Apply this effect by targeting your consumers when they are more likely to be happy, that is, while carrying out fun activities (sports, cinema) or at particular times of the day or week (during the weekend).
How to change the perception of the price
Products are not cheap or expensive in absolute terms but in comparison to other products. The perception of the value of a commodity is always relative. Therefore:
- The comparison set changes (as did Red Bull which to justify the higher price compared to normal drinks used smaller cans, positioning itself in a different category).
- Introduce a new comparison set by inserting a higher-end offer, a higher-end offer establishes a new comparative benchmark and, therefore, immediately makes the offers of the other bands appear cheaper.

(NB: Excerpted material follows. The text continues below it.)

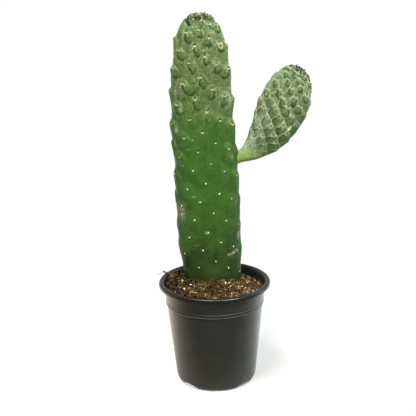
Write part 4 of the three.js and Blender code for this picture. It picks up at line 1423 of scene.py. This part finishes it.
side_finish, tree, shader = new_finish("young_pad_skin")
speckle, blotch = add_grain(tree, 0.0035, 0.026)
side_place = add_place(tree)
from_neck = add_math(
    tree, "ADD", side_place["X"], add_range(tree, side_place["Z"], 0.305, 0.350, 0, 0.075)
)
from_neck = add_math(tree, "ADD", from_neck, add_range(tree, blotch, 0.2, 0.8, -0.02, 0.02))
green = add_layers(
    tree,
    (0.250, 0.420, 0.050),
    (add_range(tree, from_neck, 0.045, 0.105), (0.125, 0.200, 0.070)),
    (add_range(tree, speckle, 0.42, 0.7, 0, 0.5), (0.33, 0.39, 0.23)),
    (add_range(tree, speckle, 0.54, 0.3, 0, 0.5), (0.060, 0.105, 0.024)),
    (add_range(tree, from_neck, 0.050, 0.094, 0.80, 0), (0.245, 0.400, 0.090)),
    # the smooth lower edge is darker green, partly as painted shade
    (add_math(tree, "MULTIPLY", add_painted(tree, "edge"), 0.75), (0.038, 0.112, 0.022)),
)
marks = add_marks(
    tree, Green=green, Drop=(0.048, 0.108, 0.014), Deep=(0.012, 0.040, 0.004),
    Pale=(0.460, 0.500, 0.330), Veins=0.3,
)
plug(tree, shader, {
    "Base Color": marks, "Roughness": 0.52, "Specular IOR Level": 0.4,
    "Normal": add_bump(tree, speckle, 0.35, 0.0004),
})
side.data.materials.append(side_finish)
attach(side, "root")
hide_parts("side_pad")

# three large spots in a row near the right edge, besides the one on each bump
edge_spots = [{"share": 0.414, "along": along, "young": 0, "felt": 2.3} for along in (70.6, 73.0, 75.4)]
edge_pad = {**side_pad, "bumps": edge_spots}
side_felt = scatter(
    "side_pad_felt_spots",
    felt_shape(bristles=9, seed=61),
    felt_places(side_pad, side_skin, side_normals, side_rows, size=0.85, low=24, seed=62)
    + felt_places(edge_pad, side_skin, side_normals, side_rows, size=0.85, low=24, seed=64),
    felt_finish,
    jitter=0.12,
    seed=63,
)
side_buds = scatter(
    "side_pad_crown_buds",
    bud_shape(),
    bud_places(
        side_pad, side_skin, side_normals, side_rows, count=46, spacing=3.0, size=1.6, seed=71
    ),
    bud_finish,
    jitter=0.12,
    seed=72,
)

The effective order in which to build communications
The order in which we listen to information affects how we interpret it. In a list of items, the final and initial elements are more easily remembered.
1) be sure to focus your communication on a single purpose, if your ads contain multiple messages you risk that the consumer’s attention span is saturated by the less convincing message. If consumers encounter your ad along with other messages, make sure yours is the first.
2) be sure to make a strong first impression: if a brand establishes a strong association with a positive characteristic, it will also tint the other characteristics with the same positive association. The launch of a brand is very important since the first impression lasts, and once it is formed it is difficult to modify.
Image and copy affect the perception of the product
Expectations for a product affect the way we perceive the performance of that product. Try what you expect to try. This is why presentation is as important as the product. The power of presentation is not just about the physical aspect of a product, a positive set of expectations can be established through the right image and the right copy.